What can I do if one of my trees has been hit by lightning? ASK THE HORT AGENT
Question What can I do if one of my trees has been hit by lightning?
Answer You need to go outside (after the storm has passed) throw your arms around the tree and give it a big ole kiss goodbye. The tree may look fine, but most of the time it is already dead. Think how pretty your “live” Christmas tree looks during the Christmas holidays. We call it a “live” tree, but the tree was actually killed when it was cut down.
In the turbulent winds inside thunderclouds, water droplets and ice crystals collide with one another. Scientists believe that this process builds up charges of electricity. The positive and negative electrical charges in the cloud separate from one another.

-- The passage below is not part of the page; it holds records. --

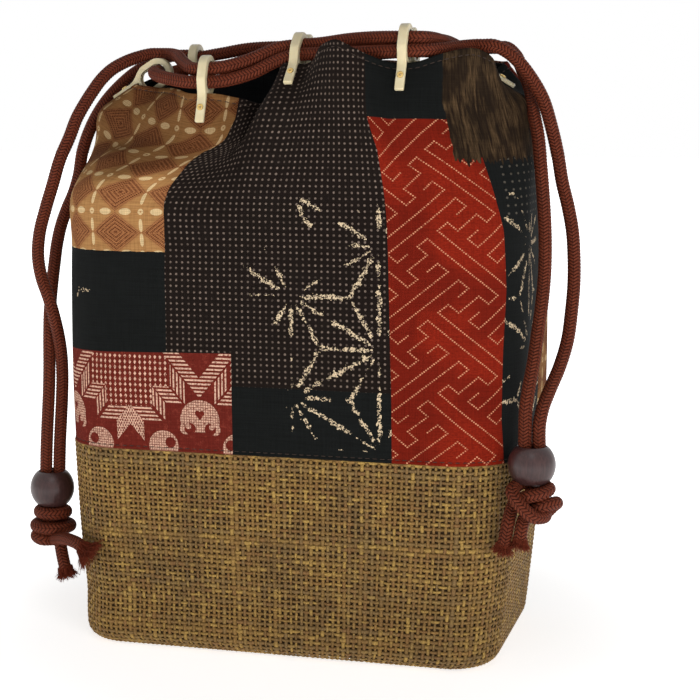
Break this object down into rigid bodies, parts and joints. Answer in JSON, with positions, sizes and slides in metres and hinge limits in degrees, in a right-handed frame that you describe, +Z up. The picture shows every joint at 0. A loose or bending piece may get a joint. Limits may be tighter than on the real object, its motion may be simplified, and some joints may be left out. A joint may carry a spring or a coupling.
{
  "type": "drawstring bag",
  "caption": "Patchwork cloth drawstring bag on a stiff woven base band, with braided cords running through riveted tabs, wooden cord beads and knotted, frayed cord ends",
  "frame": {"origin": "middle of the base, on the surface that the bag stands on", "axes": "+Z up, the front towards -Y, +X to the right of someone facing the front"},
  "size_m": [0.2422, 0.1162, 0.2651],
  "materials": {
    "printed_cotton": "printed patchwork cotton with woven and dyed patterns",
    "woven_mat": "coarse open weave of glossy straw-brown yarn",
    "black_lining": "plain black lining cotton",
    "stiff_board": "stiff base board",
    "ivory_plastic": "smooth ivory plastic with soft edges",
    "brass": "small hollow brass rivet",
    "dark_wood": "polished dark wood with fine grain",
    "braided_cord": "round braided cord with a chevron lay"
  },
  "bodies": {
    "sack": {"front_panel": "printed_cotton", "back_panel": "printed_cotton", "woven_band": "woven_mat", "woven_base": "woven_mat", "base_board": "stiff_board", "lining": "black_lining", "left_cord_round_mouth": "braided_cord", "right_cord_round_mouth": "braided_cord"},
    "left_tab": {"left_tab": "ivory_plastic", "left_rivet": "brass"},
    "front_left_tab": {"front_left_tab": "ivory_plastic", "front_left_rivet": "brass"},
    "front_middle_tab": {"front_middle_tab": "ivory_plastic", "front_middle_rivet": "brass"},
    "front_right_tab": {"front_right_tab": "ivory_plastic", "front_right_rivet": "brass"},
    "right_tab": {"right_tab": "ivory_plastic", "right_rivet": "brass"},
    "back_right_tab": {"back_right_tab": "ivory_plastic", "back_right_rivet": "brass"},
    "back_middle_tab": {"back_middle_tab": "ivory_plastic", "back_middle_rivet": "brass"},
    "back_left_tab": {"back_left_tab": "ivory_plastic", "back_left_rivet": "brass"},
    "left_handle": {"left_cord_front_run": "braided_cord", "left_cord_back_run": "braided_cord", "left_knot": "braided_cord"},
    "left_bead": {"left_bead": "dark_wood"},
    "right_handle": {"right_cord_front_run": "braided_cord", "right_cord_back_run": "braided_cord", "right_knot": "braided_cord"},
    "right_bead": {"right_bead": "dark_wood"}
  },
  "joints": [
    {"name": "left_tab_swivel", "type": "hinge", "parent": "sack", "child": "left_tab", "pos_m": [-0.08018, -0.00802, 0.23612], "axis": [-0.5299, 0, 0.848], "range_deg": [-6, 6]},
    {"name": "front_left_tab_swivel", "type": "hinge", "parent": "sack", "child": "front_left_tab", "pos_m": [-0.03296, -0.04414, 0.22974], "axis": [0, -0.9336, 0.3584], "range_deg": [-6, 6]},
    {"name": "front_middle_tab_swivel", "type": "hinge", "parent": "sack", "child": "front_middle_tab", "pos_m": [0.00503, -0.04232, 0.24334], "axis": [0, -0.682, 0.7314], "range_deg": [-6, 6]},
    {"name": "front_right_tab_swivel", "type": "hinge", "parent": "sack", "child": "front_right_tab", "pos_m": [0.05196, -0.04657, 0.24239], "axis": [0, -0.8988, 0.4384], "range_deg": [-6, 6]},
    {"name": "right_tab_swivel", "type": "hinge", "parent": "sack", "child": "right_tab", "pos_m": [0.084, -0.00498, 0.24093], "axis": [0.5299, 0, 0.848], "range_deg": [-6, 6]},
    {"name": "back_right_tab_swivel", "type": "hinge", "parent": "sack", "child": "back_right_tab", "pos_m": [0.03849, 0.03954, 0.2448], "axis": [0, 0.8191, 0.5736], "range_deg": [-6, 6]},
    {"name": "back_middle_tab_swivel", "type": "hinge", "parent": "sack", "child": "back_middle_tab", "pos_m": [-0.00905, 0.03951, 0.24308], "axis": [0, 0.766, 0.6428], "range_deg": [-6, 6]},
    {"name": "back_left_tab_swivel", "type": "hinge", "parent": "sack", "child": "back_left_tab", "pos_m": [-0.061, 0.03548, 0.23736], "axis": [0, 0.866, 0.5], "range_deg": [-6, 6]},
    {"name": "left_handle_lift", "type": "hinge", "parent": "sack", "child": "left_handle", "pos_m": [-0.068, 0, 0.25615], "axis": [0, 1, 0], "range_deg": [0, 150]},
    {"name": "right_handle_lift", "type": "hinge", "parent": "sack", "child": "right_handle", "pos_m": [0.08, 0, 0.25835], "axis": [0, -1, 0], "range_deg": [0, 150]},
    {"name": "left_bead_slide", "type": "slide", "parent": "left_handle", "child": "left_bead", "axis": [0, 0, 1], "range_m": [0, 0.03]},
    {"name": "right_bead_slide", "type": "slide", "parent": "right_handle", "child": "right_bead", "axis": [0, 0, 1], "range_m": [0, 0.008]}
  ]
}
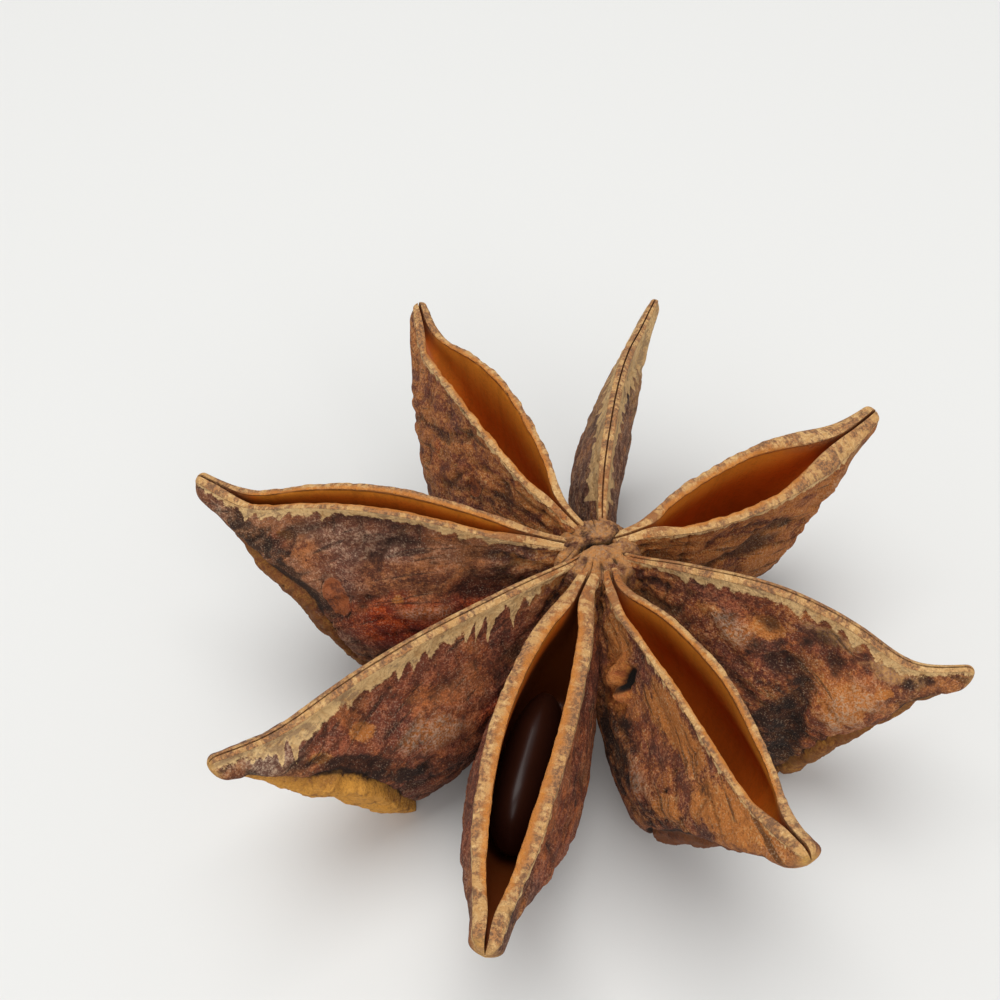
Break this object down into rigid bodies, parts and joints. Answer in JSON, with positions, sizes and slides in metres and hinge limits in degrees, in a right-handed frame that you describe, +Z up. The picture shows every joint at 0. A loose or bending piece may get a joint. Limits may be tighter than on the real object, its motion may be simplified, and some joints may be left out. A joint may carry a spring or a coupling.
{
  "type": "star anise pod",
  "caption": "Dried star anise pod lying flat: boat-shaped follicles around a short hub, some split open along the seam, one still holding its glossy seed.",
  "frame": {"origin": "under the middle of the star's box, on the floor that the keels rest on", "axes": "+Z up with the seams upward; +Y runs away from the viewer along the star's longest extent; +X to the viewer's right"},
  "size_m": [0.0322, 0.0336, 0.0121],
  "materials": {
    "pod": "dry woody husk, rough and dark outside, tan along the lips, smooth amber inside the open follicles",
    "seed": "hard polished dark brown seed coat"
  },
  "bodies": {
    "root": {"pod": "pod", "seed": "seed"}
  },
  "joints": []
}
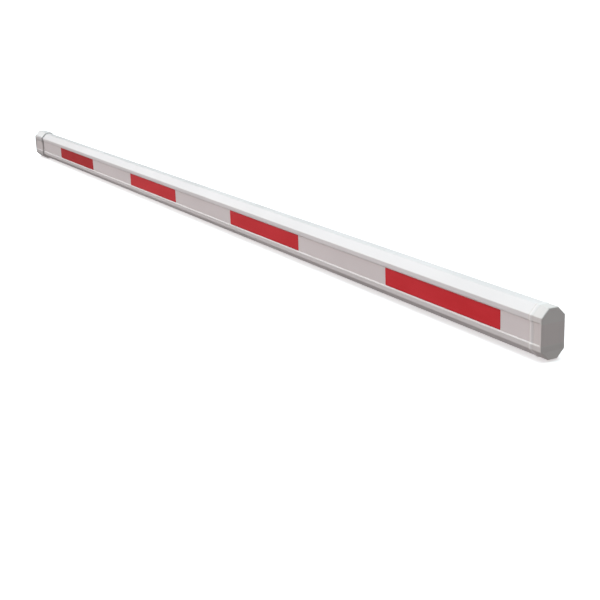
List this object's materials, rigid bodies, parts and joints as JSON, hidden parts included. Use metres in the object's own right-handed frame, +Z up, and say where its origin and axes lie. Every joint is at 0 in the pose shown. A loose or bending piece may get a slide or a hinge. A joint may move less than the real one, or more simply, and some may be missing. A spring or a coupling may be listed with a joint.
{
  "type": "parking barrier boom",
  "caption": "Eight-sided hollow barrier boom with recessed sides, red reflective strips, a flush tip cap with a bead at its joint and a thicker butt sleeve for the drive's clamp.",
  "frame": {"origin": "centre of the butt sleeve's flat end face, on the section's centre line", "axes": "+X along the boom from butt to tip, +Z up across the tall side of the section, Y from side to side with the front at -Y"},
  "size_m": [3, 0.058, 0.098],
  "materials": {
    "white_coated_aluminium": "satin",
    "white_cap_plastic": "satin",
    "red_reflective_film": "satin",
    "bare_aluminium": "satin",
    "rivet_aluminium": "satin"
  },
  "bodies": {
    "root": {"boom_profile": "white_coated_aluminium", "tip_cap": "white_cap_plastic", "butt_sleeve": "white_cap_plastic", "butt_insert": "bare_aluminium", "insert_rivets": "rivet_aluminium", "front_strip_1": "red_reflective_film", "front_strip_2": "red_reflective_film", "front_strip_3": "red_reflective_film", "front_strip_4": "red_reflective_film", "back_strip_1": "red_reflective_film", "back_strip_2": "red_reflective_film", "back_strip_3": "red_reflective_film", "back_strip_4": "red_reflective_film"}
  },
  "joints": []
}
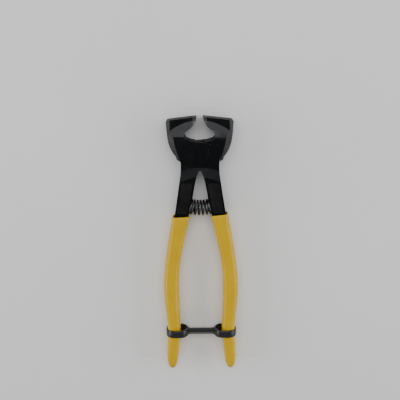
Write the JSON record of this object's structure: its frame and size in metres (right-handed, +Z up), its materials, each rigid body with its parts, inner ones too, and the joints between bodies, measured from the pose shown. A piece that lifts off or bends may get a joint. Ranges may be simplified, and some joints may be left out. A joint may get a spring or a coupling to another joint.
{
  "type": "tile nippers",
  "caption": "Hand tile nippers with carbide-tipped lapped jaws, a pivot rivet, a return spring between the arms, dipped grips and a storage clip round the handles.",
  "frame": {"origin": "point of the pivot axis on the tool's back face, where it rests on a table: the rivet's lower head, flush with the joint", "axes": "+Z up along the pivot axis and out of the front face, +Y from the pivot towards the jaws, +X to the right seen from the front with the jaws up"},
  "size_m": [0.0578, 0.2, 0.0164],
  "materials": {
    "forged_steel": "black oxide on ground forged steel, glossy with an oil film",
    "carbide": "ground tungsten carbide, dark grey",
    "braze": "thin line of silver braze",
    "rivet_steel": "black steel ground flush with the joint",
    "spring_wire": "bright zinc-plated spring wire",
    "grip_vinyl": "dipped yellow vinyl, semi-gloss",
    "clip_plastic": "moulded black plastic"
  },
  "bodies": {
    "front_lever": {"front_half": "forged_steel", "front_carbide_tip": "carbide", "front_tip_braze": "braze", "pivot_rivet": "rivet_steel", "front_spring_peg": "rivet_steel", "right_grip": "grip_vinyl", "return_spring": "spring_wire"},
    "back_lever": {"back_half": "forged_steel", "back_carbide_tip": "carbide", "back_tip_braze": "braze", "back_spring_peg": "rivet_steel", "left_grip": "grip_vinyl"},
    "clip_right": {"clip_loop_right": "clip_plastic", "clip_strap": "clip_plastic"},
    "clip_left": {"clip_loop_left": "clip_plastic"}
  },
  "joints": [
    {"name": "jaw_pivot", "type": "hinge", "parent": "front_lever", "child": "back_lever", "pos_m": [0, 0, 0.0082], "axis": [0, 0, 1], "range_deg": [0, 6], "stiffness_Nm_per_rad": 5, "springref_deg": -8.02, "deforming": ["return_spring", "clip_strap"]},
    {"name": "clip_slide", "type": "slide", "parent": "front_lever", "child": "clip_right", "axis": [0.045, -0.999, 0], "range_m": [0, 0.035]},
    {"name": "clip_slide_left", "type": "slide", "parent": "back_lever", "child": "clip_left", "axis": [-0.045, -0.999, 0], "range_m": [0, 0.035]}
  ],
  "couplings": [
    {"joint": "clip_slide_left", "follows": "clip_slide", "ratio": 1}
  ]
}
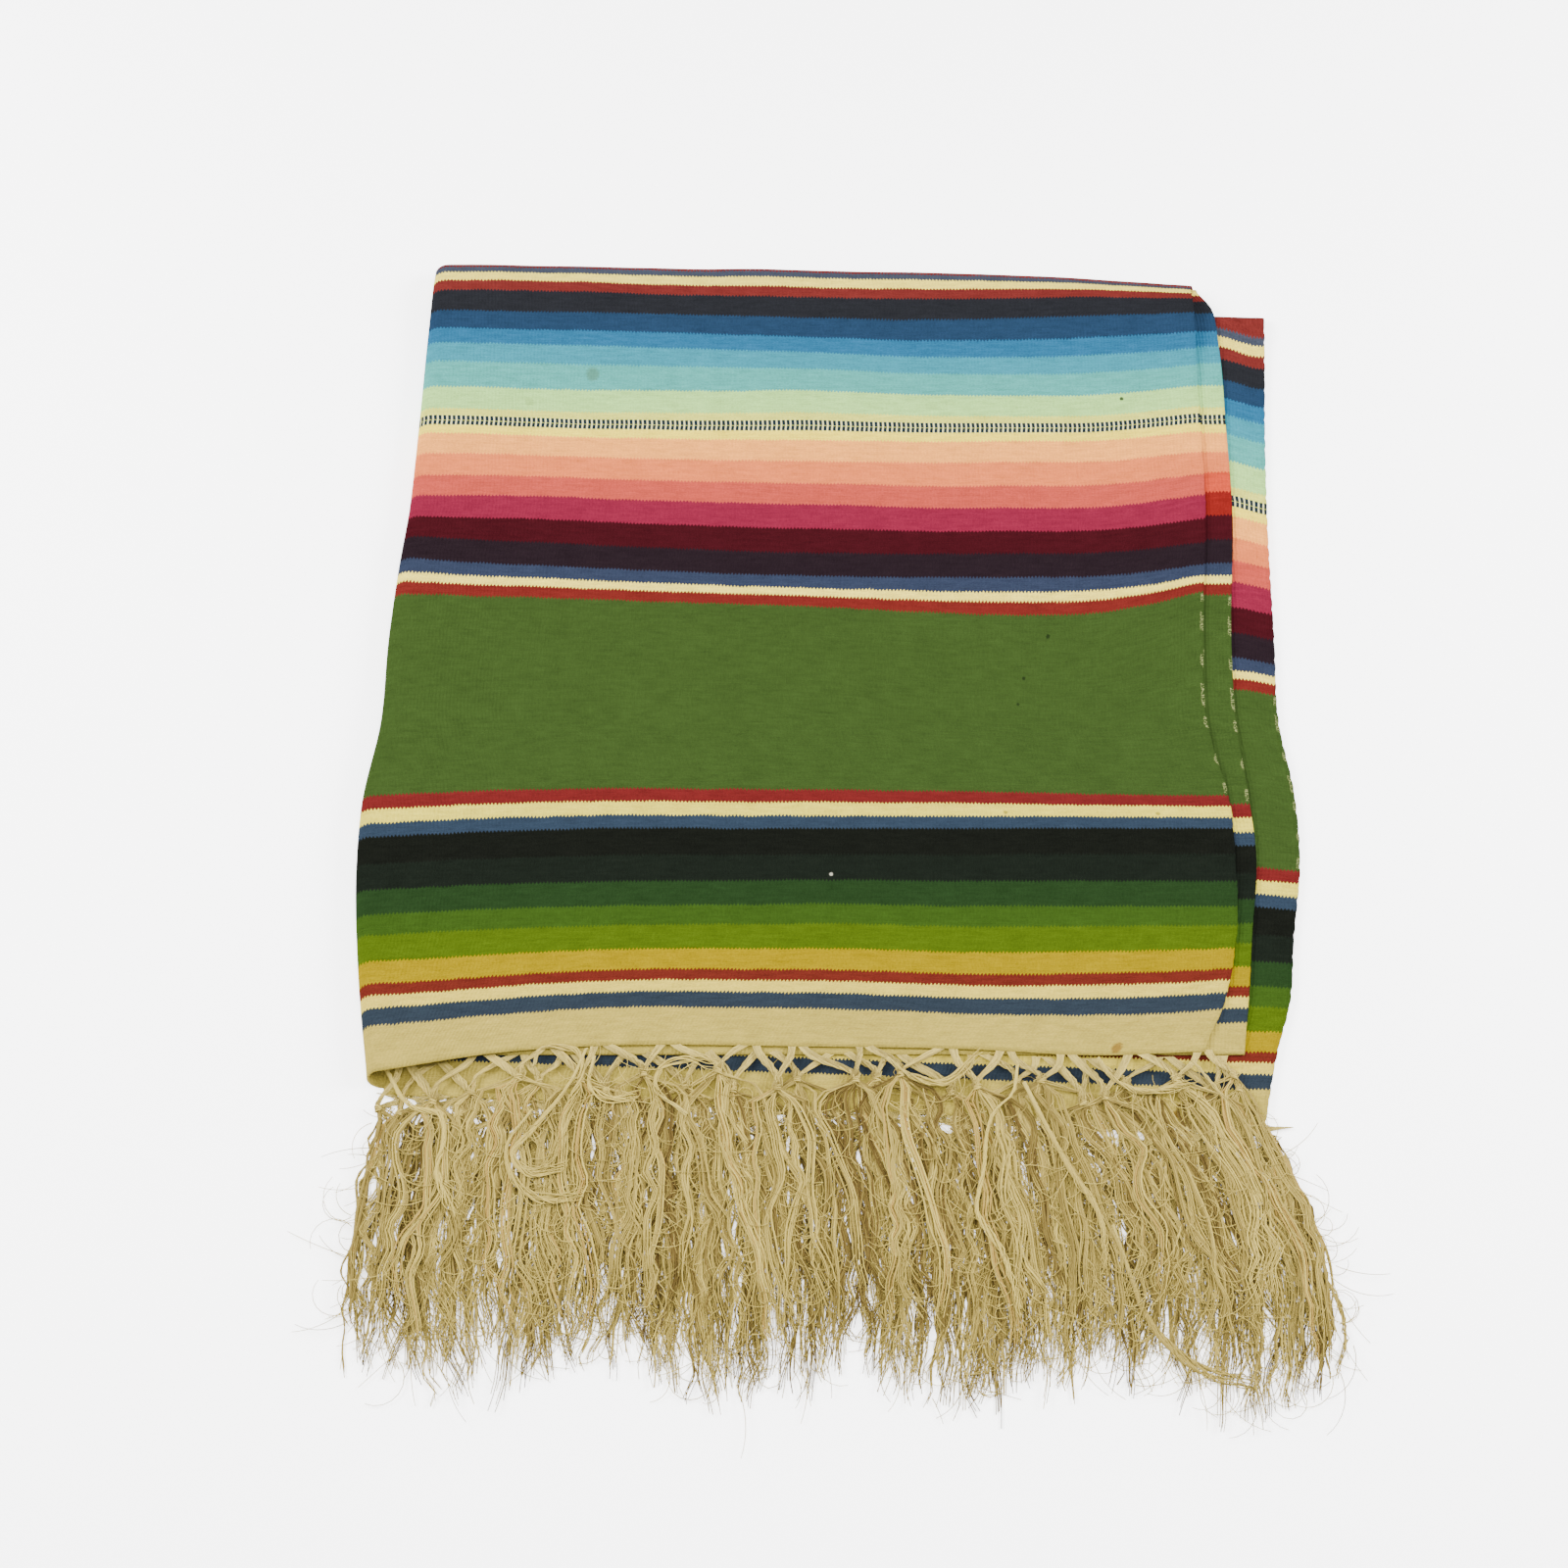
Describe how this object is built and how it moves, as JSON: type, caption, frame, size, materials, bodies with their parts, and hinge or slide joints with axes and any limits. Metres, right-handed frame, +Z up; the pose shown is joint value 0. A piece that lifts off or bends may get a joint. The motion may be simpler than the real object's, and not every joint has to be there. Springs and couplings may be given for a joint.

The negative ions drop to the lower part of the cloud and the positive ions stay in the middle and upper parts. Positive electrical charges also build on the ground below. When the difference in the charges becomes large enough, then a flow of negative ions moves from the cloud down to the ground. When the positive charges leap upward to meet the negative charges, the jagged downward path of the negative charges suddenly lights up with a brilliant flash of light - a bolt of lightning. This electrical balancing act takes less than a millionth of a second. It happens so fast, our eyes fool us into thinking the lightning bolt shoots down from the cloud. In fact, the lightning travels up from the ground.
Lightning strikes trees because they reach into the sky. Trees provide a pathway for positive charges from the ground to the negative ions contained in thunderclouds. Dry wood is a poor conductor of electricity. However, the sap within a tree conducts much better than air, and therefore completes the circuit from ground to sky.
Along the path of the strike, sap boils and the gas in the wood expands, often with explosive consequences. Trees are usually killed when the strike passes completely through the trunk, leaving a path of splintered bark on each side.
Luckily, less than a third of people hit by lightning are actually killed. Even with those odds, between 150 and 200 people are killed by lightning each year in the US.
Because of their height, trees are more likely to be hit by lightning than a person. Unlike people, trees lack the ability to repair cellular damage.
The bad news is that you are more likely to be struck by lightning if you are standing under a tree. The good news is that you are more likely to live than the tree. If you have any questions, don't hesitate to call the Extension Office (but not during a thunderstorm) at 893-7533, write us at PO Box 1089, Lillington, NC 27546, or email me at gary_pierce@ncsu.edu
If your tree was hit by lightning, hang some ornaments on it and sing a few Christmas carols. In a couple months you will probably be getting rid of it.